If Singapore represents the prudential side of the challenge and Australia represents the AML-operational side, the shared pattern is execution credibility. Regulators are no longer interested in whether a firm can describe a compliant future state. They want proof that the firm can inhabit one.
This sounds obvious, but it is a meaningful shift in market structure. During earlier phases of digital-asset regulation, many firms could survive on a combination of legal uncertainty, partial registration, and the hope that detailed enforcement would arrive later. That strategy gets weaker when prudential consultations are focused on evidentiary thresholds and AML frameworks are moving into live transfer controls. The market reward begins to shift away from pure growth or narrative positioning and toward operational durability.
That shift also explains why APAC’s current regulatory phase feels different from prior headline cycles. These are not just announcement moments. They are workflow moments. Can a bank risk committee explain why a specific blockchain exposure deserves differentiated treatment? Can an exchange document how it screens outbound transfers? Can a stablecoin team show who controls issuance, circulation, and redemption? Can a platform prove that customer access happens through authenticated and supervised channels? Those questions sit below the headline level, but they increasingly determine who gets to scale.
Singapore’s consultation is a reminder that prudential positioning cannot be left to public-policy teams alone. Treasury, risk, legal, compliance, and product need a shared view on what kinds of digital-asset exposure are actually worth carrying, under what conditions, and how much evidence is needed to defend that view. If a bank waits for final rules and only then starts building internal logic, it will move too late.
Australia’s timetable means the real differentiator is no longer whether you claim to support compliance, but whether your operating model treats transfers as governed events. Counterparty checks, wallet-risk logic, escalation paths, transaction screening, and Travel Rule interoperability are becoming core infrastructure. Firms that still see these as bolt-ons are behind.
The lesson from both jurisdictions is that your addressable market depends on someone else’s tolerance for carrying or distributing your product. Prudential usability in Singapore and transfer accountability in Australia both shape whether banks and exchanges can support you at scale. If your business model assumes that infrastructure partners will simply absorb the governance burden, it is poorly designed.
There is a lazy way to read these developments as pure regulatory burden. That misses the strategic upside. When a region enters an execution phase, the firms that can actually meet higher standards gain something scarce: trusted legibility. Banks prefer them. Institutional customers prefer them. Foreign counterparties prefer them. Regulators understand them better. Even if the short-term cost rises, the medium-term payoff can be a more defensible market position.

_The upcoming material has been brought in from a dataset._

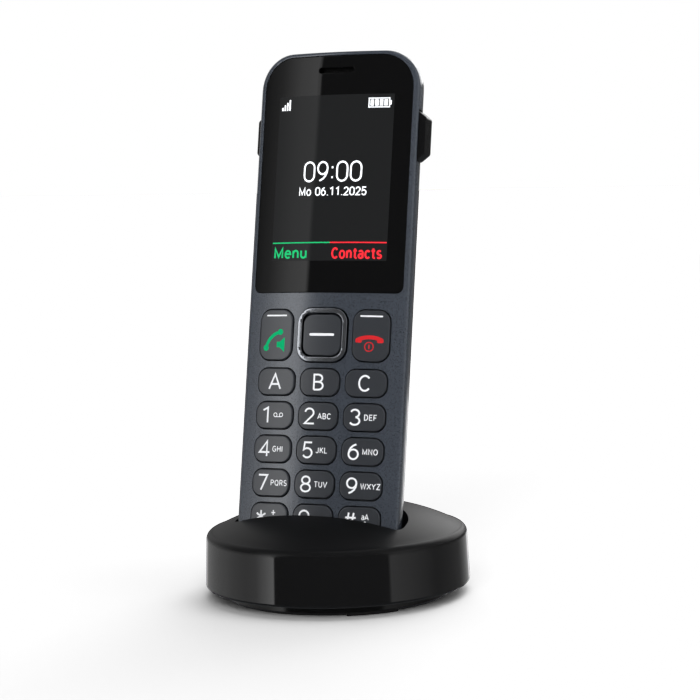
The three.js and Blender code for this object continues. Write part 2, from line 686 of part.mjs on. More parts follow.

This is especially true in APAC, where the competition is no longer just about who has the flashiest crypto narrative. It is about which jurisdictions and which firms can support regulated scale. Singapore is trying to build the most usable prudential bridge between digital assets and banking. Australia is trying to make sure transfer infrastructure behaves like a serious AML perimeter. Those are not anti-market moves. They are attempts to separate durable operators from narrative arbitrage.
That is why the current moment matters so much. The winners of the next phase may not be the firms that expanded fastest under ambiguity. They may be the firms that used this window to become institutionally usable.
If the last week’s APAC content theme was verification, today’s deeper conclusion is that the region has entered the proof phase. Singapore is asking firms to prove comparability, governance, and prudential discipline before granting tolerance to some permissionless exposures. Australia is asking firms to prove accountability, monitoring, and transfer integrity before allowing the market to keep moving under the new AML perimeter. Different tools, same direction.
This is a healthier phase than the market may realize. It is frustrating because proof is harder than storytelling. It is expensive because proof requires systems, documentation, named owners, and uncomfortable decisions about what not to support. But it is also the phase that creates real institutional trust. No serious financial market scales on policy slogans alone.
There are only six days left in Singapore’s live prudential consultation and eighteen days until Australia’s next accountability marker. That is not much time, but it is enough to understand what the region is telling the market. If you are a bank, decide what evidentiary standards you need and engage now. If you are an exchange, treat July 1 as an operational deadline, not a theoretical future state. If you are a stablecoin or tokenization team, stop assuming counterparties will solve your governance burden for you.
The APAC signal is now unmistakable. Regulation is no longer a distant design environment. It is becoming a real-time test of whether digital-asset businesses can behave like enduring financial infrastructure. Some will discover that they can. Many will discover that they only looked ready while the rules were still abstract.